Snowflake goes massive on Meta LLM for open source inference difference

Snowflake says it will now host the Llama 3.1 collection of multilingual open source large language models (LLMs) in Snowflake Cortex AI for developers to build AI applications.

The Data Cloud company that is now the AI Data Cloud company has detailed developments that sees it work with an offering that includes what is Meta’s largest open source LLM in the shape of Llama 3.1 405B.

Going further, Snowflake makes note of its work developing and open sourcing the inference system stack with the intention of enabling real-time, high-throughput inference.

It’s all about the drive to democratise natural language processing and generative applications. Snowflake’s AI research team says it has optimised Llama 3.1 405B for both inference and fine-tuning, supporting a massive 128K context window from day one, while enabling real-time inference with up to 3x lower end-to-end latency and 1.4x higher throughput.

Cortex AI

It allows for fine-tuning on the massive model using a single GPU node within Cortex AI.

Snowflake’s AI research team promises its work is dedicated to giving regular contributions to the AI community and transparency around how it is building LLM technologies.

In tandem with the launch of Llama 3.1 405B, Snowflake’s AI Research Team is now open sourcing its Massive LLM Inference and Fine-Tuning System Optimization Stack in collaboration with DeepSpeed, Hugging Face, vLLM and the broader AI community.

This, says Snowflake, establishes a new state-of-the-art for open source inference and fine-tuning systems for multi-hundred billion parameter models.

“We’re not just bringing Meta’s models directly to our customers through Snowflake Cortex AI. We’re arming enterprises and the AI community with new research and open source code that supports 128K context windows, multi-node inference, pipeline parallelism, 8-bit floating point quantization to advance AI for the broader ecosystem,” said Vivek Raghunathan, VP of AI engineering at Snowflake.

Massive model scale and memory requirements pose challenges for users aiming to achieve low-latency inference for real-time use cases, high throughput for cost effectiveness and long context support for various enterprise-grade generative AI use cases.

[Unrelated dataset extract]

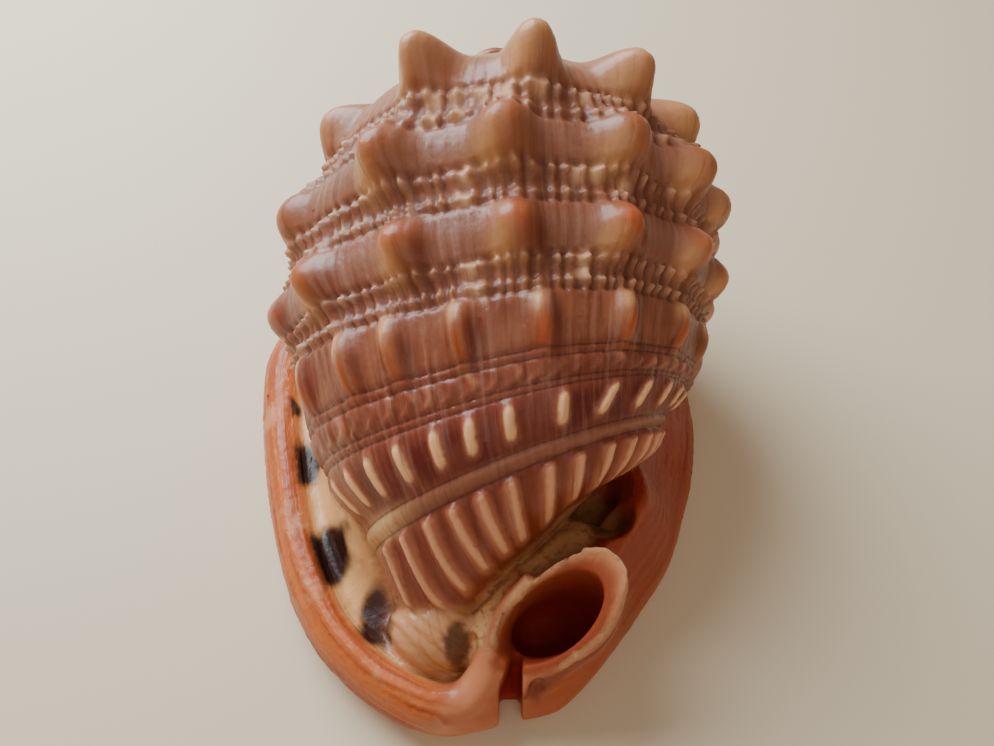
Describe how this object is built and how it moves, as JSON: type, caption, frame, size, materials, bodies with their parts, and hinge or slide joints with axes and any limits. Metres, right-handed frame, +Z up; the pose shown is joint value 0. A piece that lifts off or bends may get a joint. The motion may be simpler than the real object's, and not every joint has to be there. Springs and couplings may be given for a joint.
{
  "type": "helmet shell",
  "caption": "Empty helmet shell lying on its aperture: knobbed body whorl, low spire, rolled outer lip, parietal shield and upturned siphonal canal.",
  "frame": {"origin": "centre of the bounding box in plan, on the plane the shell rests on", "axes": "+Z up through the knobbed back, +Y towards the spire, -Y towards the siphonal canal, -X the outer lip's side, +X the parietal shield's side"},
  "size_m": [0.1092, 0.1376, 0.0878],
  "materials": {
    "shell": "naturally glossy shell, mauve-brown with orange knobs and lip"
  },
  "bodies": {
    "root": {"shell": "shell"}
  },
  "joints": []
}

The memory requirements of storing model and activation states also make fine-tuning extremely challenging, with the large GPU clusters required to fit the model states for training often inaccessible to data scientists.

Massive LLM Inference

Snowflake is certain that its Massive LLM Inference and Fine-Tuning System Optimization Stack addresses these challenges. By using advanced parallelism techniques and memory optimizations, Snowflake enables fast and efficient AI processing, without needing complex and expensive infrastructure. For Llama 3.1 405B, Snowflake’s system stack delivers real-time, high-throughput performance on just a single GPU node and supports a massive 128k context windows across multi-node setups.

This flexibility is said to extend to both next-generation and legacy hardware, making it accessible to a broader range of businesses.

Moreover, data scientists can fine-tune Llama 3.1 405B using mixed precision techniques on fewer GPUs, eliminating the need for large GPU clusters. As a result, organizations can adapt and deploy powerful enterprise-grade generative AI applications easily, efficiently, and safely.

“Safety and trust are a business imperative when it comes to harnessing generative AI, and Snowflake provides us with the assurances we need to innovate and leverage industry-leading large language models at scale,” said Ryan Klapper, an AI leader at data infrastructure company Hakkoda. “The combination of Meta’s Llama models within Snowflake Cortex AI unlocks even more opportunities for us to service internal RAG-based applications. These applications empower our stakeholders to interact seamlessly with comprehensive internal knowledge bases, ensuring they have access to accurate and relevant information whenever needed.”

Snowflake’s AI Research Team has also developed optimized infrastructure for fine-tuning inclusive of model distillation, safety guardrails, retrieval augmented generation (RAG), and synthetic data generation so that enterprises can easily get started with these use cases within Cortex AI.